The training process takes about one hour. During that process it can be tracked how loss and validation loss changes and afterwards we can plot the data:
The generated model can now be downloaded and implmented in the ROS steering prediction node.
9. Predict Steering Angles
Predicting steering angles follows the same procedure as described during the dataset generation, but without the need to record the data.
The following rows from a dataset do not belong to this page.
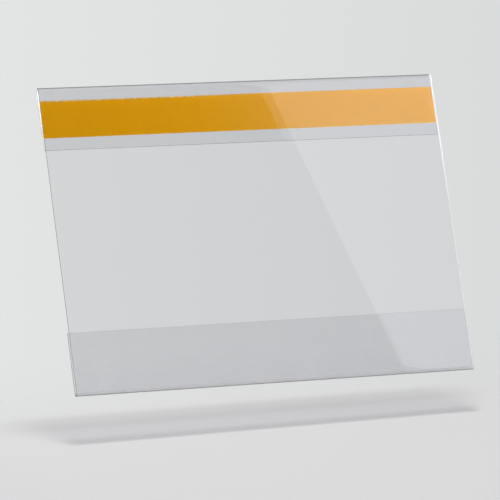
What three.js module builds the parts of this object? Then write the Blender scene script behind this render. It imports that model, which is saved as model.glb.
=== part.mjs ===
// Self-adhesive pocket: one sheet of clear rigid film, folded over at the top and the bottom,
// with a strip of double-sided tape and its amber release liner on the back of the upper lip.
//
// Millimetres. X runs across the pocket, Z points up and the window looks towards -Y.
// The origin is the middle of the adhesive face that goes against the wall, which is the plane Y = 0.

import * as THREE from "three";

// The film sheet
const filmWidth = 212;
const pocketHeight = 154.5;
const filmThickness = 0.5;

// The two folds and the lips behind the window
const foldInnerRadius = 1;
const lipLength = 31.5;
const lipEdgeGap = 1.8;
const creaseGap = 0.05;

// The tape on the upper lip
const tapeWidth = 19;
const tapeEndInset = 0;
const adhesiveThickness = 0.08;
const carrierThickness = 0.04;
const linerThickness = 0.1;

const arcSegments = 16;

// Both folds turn the film back on itself round the same inner radius.
const foldOuterRadius = foldInnerRadius + filmThickness;
const foldToFold = pocketHeight - 2 * foldOuterRadius;
const lipReach = lipLength - foldOuterRadius;

// A fold turns a little further than half a turn, so that its lip leans towards the window and its
// free edge stands lipEdgeGap behind it. This is the turn that brings the edge there: it solves
// foldInnerRadius * (1 + cos(lean)) - lipReach * sin(lean) = lipEdgeGap.
const edgeDistance = Math.hypot(foldInnerRadius, lipReach);
const edgeDirection = Math.atan2(lipReach, foldInnerRadius);
const lipLean = Math.acos((lipEdgeGap - foldInnerRadius) / edgeDistance) - edgeDirection;

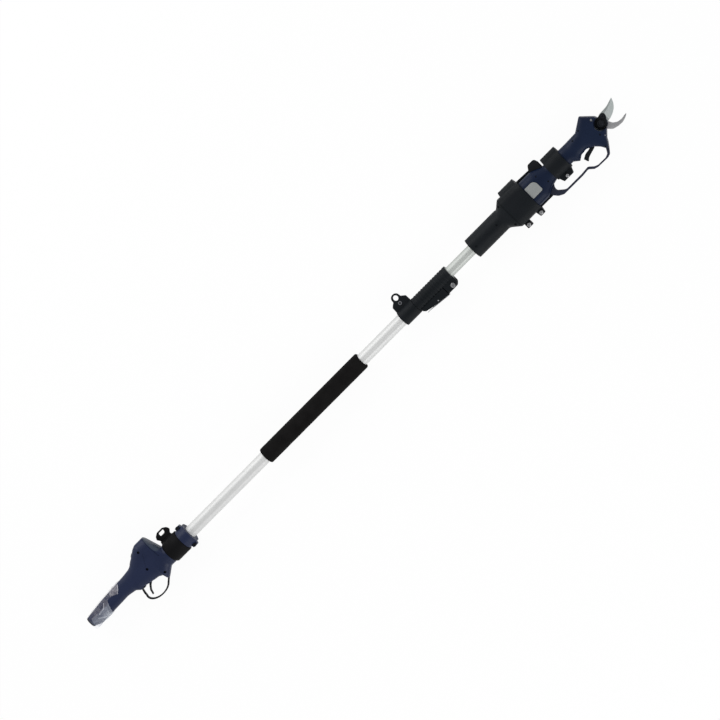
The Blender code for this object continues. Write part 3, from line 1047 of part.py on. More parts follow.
def make_blades():
    bx, by = BLADE_AXIS
    z = (GAP, GAP + BLADE_THICKNESS)
    pitch_angle = 2 * math.pi / SECTOR_TEETH_FULL
    first = math.pi - pitch_angle / 2
    flank = tooth_flank(SECTOR_TEETH_FULL, 0.75 * MODULE, 1.35 * MODULE, 0.0)
    root = flank[0][0]
    start = first - pitch_angle * 0.55
    end = first + pitch_angle * (SECTOR_TEETH - 0.45)
    sector = [(bx + root * math.cos(start), by + root * math.sin(start))]
    for tooth in range(SECTOR_TEETH):
        sector += tooth_points(bx, by, first + tooth * pitch_angle, flank)
    sector.append((bx + root * math.cos(end), by + root * math.sin(end)))

    tip = BLADE_TIP + 0.00055     # corner, before it is rounded back to the tip
    outline = rounded([(0.7480, -0.0108, 0.0), (0.7570, -0.0075, 0.02), (0.7670, -0.0015, 0.02),
                       (0.7745, 0.0075, 0.02), (tip, 0.0186, 0.0008), (0.7700, 0.0158, 0.03),
                       (0.7590, 0.0122, 0.03), (0.7370, 0.0112, 0.01)],
                      closed=False)
    outline += arc(bx, by, BLADE_HUB, 95, math.degrees(start) - 6, 5)
    outline += sector
    outline += arc(bx, by, BLADE_HUB, math.degrees(end) + 6, 318, 5)
    blade = piece("cutting_blade", prism(outline, *z), BLADE_STEEL, BLADE)
    cut(blade, rod(PIVOT_RADIUS + GAP, -0.001, 0.01, BLADE_AXIS, sides=20), "pivot_hole")
    cut(blade, rod(0.0018, -0.001, 0.01, LOCK_SCREW, sides=10), "lock_hole")

    hook = rounded([(0.7205, -0.0205, 0.003), (0.7262, -0.0220, 0.003), (0.7345, -0.0315, 0.012),
                    (0.7475, -0.0350, 0.02), (0.7600, -0.0356, 0.02), (0.7720, -0.0318, 0.02),
                    (BLADE_TIP, -0.0272, 0.0007), (0.7740, -0.0268, 0.01),
                    (0.7630, -0.0287, 0.02), (0.7520, -0.0272, 0.012), (0.7435, -0.0212, 0.010),
                    (0.7395, -0.0130, 0.010), (0.7365, -0.0020, 0.008), (0.7340, 0.0060, 0.006),
                    (0.7250, 0.0070, 0.006),
                    (0.7150, 0.0050, 0.006), (0.7080, -0.0020, 0.006), (0.7080, -0.0190, 0.003)])
    low = -GAP - BLADE_THICKNESS + 0.0003
    fixed = piece("hook_blade", prism(hook, low, 0.0), HOOK_STEEL, SLIDE)
    cut(fixed, rod(PIVOT_RADIUS + RUNNING, -0.01, 0.001, BLADE_AXIS, sides=20), "pivot_hole")

    px, py = pinion_place()
    gear_flank = tooth_flank(PINION_TEETH, 0.80 * MODULE, 1.10 * MODULE, 0.0)
    outline = []
    for tooth in range(PINION_TEETH):
        outline += tooth_points(px, py, 2 * math.pi * tooth / PINION_TEETH, gear_flank)
    gear = piece("drive_pinion", prism(outline, GAP, GAP + BLADE_THICKNESS), DARK_STEEL, PINION)
    join(gear, rod(0.0030, -0.0090, 0.001, (px, py), sides=12), "shaft")

    # Egg-shaped lock plate on the blade, which keeps the pivot's nut from turning
    sx, sy = LOCK_SCREW
    spread = math.degrees(math.acos((LOCK_RADIUS - 0.0085) / math.hypot(sx - bx, sy - by)))
    lean = math.degrees(math.atan2(sy - by, sx - bx))
    egg = arc(bx, by, LOCK_RADIUS, lean + spread, lean + 360 - spread, 16)
    egg += arc(sx, sy, 0.0085, lean - spread, lean + spread, 7)
    top = z[1] + GAP
    plate = piece("lock_plate", prism(egg, top, top + 0.0022), BLACK_PLASTIC, BLADE)
    cut(plate, rod(PIVOT_RADIUS + GAP, 0.0, 0.02, BLADE_AXIS, sides=20), "pivot_hole")
    cut(plate, rod(0.0018, 0.0, 0.02, LOCK_SCREW, sides=10), "lock_hole")
    seat = top + 0.0022 + GAP
    cap_bolt("lock_screw", sx, sy, 0.0010, seat, 0.0015, 0.0042, 0.0024, DARK_STEEL, BLADE)
    nut = piece("pivot_nut", rod(0.0085, seat, seat + 0.0045, BLADE_AXIS, sides=6), DARK_STEEL, BLADE)
    cut(nut, rod(PIVOT_RADIUS + GAP, 0.0, 0.03, BLADE_AXIS, sides=20), "bore")
    head = [(0.0, -0.0165), (0.0072, -0.0165), (0.0080, -0.0155), (0.0080, -0.0123), (PIVOT_RADIUS, -0.0123),
            (PIVOT_RADIUS, seat + 0.0052), (0.0, seat + 0.0056)]
    piece("pivot_bolt", turned(head, (bx, by, 0.0), sides=20), STEEL, BLADE)


clear_scene()

NAVY = material("navy_plastic", (0.024, 0.031, 0.085), 0.42)
DEEP_NAVY = material("deep_navy_plastic", (0.013, 0.018, 0.045), 0.40)
BLACK_PLASTIC = material("black_plastic", (0.013, 0.015, 0.017), 0.50)
GREY_PLASTIC = material("grey_plastic", (0.36, 0.37, 0.39), 0.50)
BLACK_RUBBER = material("black_rubber", (0.010, 0.010, 0.011), 0.80)
FOAM = material("foam", (0.010, 0.010, 0.010), 0.95)
ALUMINIUM = material("anodised_aluminium", (0.70, 0.72, 0.70), 0.32, 1.0)
STEEL = material("steel", (0.55, 0.55, 0.56), 0.30, 1.0)
DARK_STEEL = material("dark_steel", (0.06, 0.06, 0.065), 0.40, 1.0)
BLADE_STEEL = material("blade_steel", (0.42, 0.44, 0.42), 0.28, 1.0)
HOOK_STEEL = material("hook_steel", (0.32, 0.31, 0.32), 0.35, 1.0)
CLEAR_FILM = material("clear_film", (0.60, 0.63, 0.68), 0.15)
BOARD = material("circuit_board", (0.02, 0.12, 0.05), 0.50)

SPAN_X = (REAR_END + BLADE_TIP) / 2
SPAN_Y = (HUMP_TOP + LOOP_LOW) / 2
POLE = frame_at("POLE", -SPAN_X, -SPAN_Y, AXIS_HEIGHT)
SLIDE = frame_at("upper_tube_slide", UPPER_REAR, 0.0, parent=POLE)
LEVER = frame_at("clamp_lever_axis", *LEVER_AXIS, parent=POLE)
HARNESS = frame_at("harness_axis", RING_SEAT[0], 0.0, 0.0, EYE_TILT, parent=POLE)
POLE_TRIGGER = frame_at("pole_trigger_axis", *POLE_TRIGGER_AXIS, parent=POLE)
BUTTON = frame_at("power_button_axis", *slope_matrix(BUTTON_PLACE).translation[:2], parent=POLE)
COVER = frame_at("cradle_cover_axis", COVER_HINGE[0], COVER_HINGE_Y, parent=SLIDE)
BAND_DOOR = frame_at("band_door_axis", BAND[0], BAND_HINGE_Y, parent=SLIDE)
PRUNER_TRIGGER = frame_at("pruner_trigger_axis", *PRUNER_TRIGGER_AXIS, parent=SLIDE)
BLADE = frame_at("blade_axis", *BLADE_AXIS, parent=SLIDE)
PINION = frame_at("pinion_axis", *pinion_place(), parent=SLIDE)

make_tubes()
make_strap_ring()
make_clamp()
make_handle()
make_harness()
make_cradle()
make_pruner_casing()
make_pruner_fittings()
make_drive()
make_blades()
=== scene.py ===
"""Looks of a cordless pruner held in a cradle on a telescopic pole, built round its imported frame.

Lengths are metres. Pieces are modelled in the pole's own frame: X runs along the pole towards the
blades, +Y is the spine side with the hinges, and +Z faces whoever looks at the display. Each is then
moved to where the pole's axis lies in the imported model.
"""

import math
from functools import partial

import bmesh
import bpy
from mathutils import Matrix, Vector, noise


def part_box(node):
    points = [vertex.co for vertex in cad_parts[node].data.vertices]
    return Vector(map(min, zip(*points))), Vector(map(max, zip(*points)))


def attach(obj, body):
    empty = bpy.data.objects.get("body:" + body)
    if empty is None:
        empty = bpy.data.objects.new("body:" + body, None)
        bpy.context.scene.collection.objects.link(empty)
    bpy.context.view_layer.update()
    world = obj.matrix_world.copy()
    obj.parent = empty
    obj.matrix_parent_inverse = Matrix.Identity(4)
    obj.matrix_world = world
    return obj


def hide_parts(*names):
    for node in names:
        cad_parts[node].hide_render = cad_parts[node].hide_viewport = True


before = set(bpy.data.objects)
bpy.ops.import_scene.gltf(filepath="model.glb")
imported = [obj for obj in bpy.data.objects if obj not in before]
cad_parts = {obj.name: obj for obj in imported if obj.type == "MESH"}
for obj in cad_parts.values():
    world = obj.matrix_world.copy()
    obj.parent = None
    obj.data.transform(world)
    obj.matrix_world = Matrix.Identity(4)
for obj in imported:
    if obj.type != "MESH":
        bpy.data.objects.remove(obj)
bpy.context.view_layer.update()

# The pole's axis, from the foam grip that sits round it
FOAM_REAR = -0.297
FOAM_FRONT = 0.003
foam_low, foam_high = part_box("foam_grip")
POLE_AXIS = Vector((foam_high.x - FOAM_FRONT, (foam_low.y + foam_high.y) / 2, (foam_low.z + foam_high.z) / 2))

# Clearances between pieces
GAP = 0.0003
PARTING = 0.0003
RUNNING = 0.0004
CRADLE_CLEAR = 0.001

# What both triggers turn on
TRIGGER_PIN_HOLE = 0.0018
TRIGGER_PIN_SEAT = 0.0036
TRIGGER_BORE = 0.0019

# Tubes and grip
LOWER_RADIUS = 0.014
UPPER_RADIUS = 0.0122
TUBE_WALL = 0.0012
GROOVE_DEPTH = 0.0004
GROOVE_ANGLE = math.radians(100)
GROOVE_HALF_WIDTH = math.radians(17)
FOAM_RADIUS = 0.02
FOAM_ROUND_END = 0.0035

# Clamp and strap ring
STRAP = (0.1292, 0.1714)
STRAP_RADIUS = 0.0183
STRAP_EYE_Y = 0.0422
STRAP_BOLT_Y = 0.028
EYE_RADIUS = 0.01
EYE_BORE = 0.006
CLAMP = (0.172, 0.2722)
CLAMP_RADIUS = 0.0176
CLAMP_RIBS = 14
RIB_DEPTH = 0.0008
BUSH_RADIUS = 0.0152
LEVER_AXIS = (0.26, -0.0252)
LEVER_HALF_WIDTH = 0.012
LEVER_NECK = 0.0069
LEVER_PIN_RADIUS = 0.003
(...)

We capture camera frames, preprocess them as described in chapter 5 and feed them into the model, which predicts a steering angle between -1 and +1. The result is shown in the following video.
10. Improvements
The result is not bad, but in the next step the following improvements will be implemented:
- Install more cameras to record larger datasets and capture a steering angle from different positions.
- Refine the ROI, in particular the peripheral areas.
- Enlarge the dataset which contains curves.
- Optimize the model parameters (activation function, batch size, epochs, …).
- Improve and add more augmentation functions.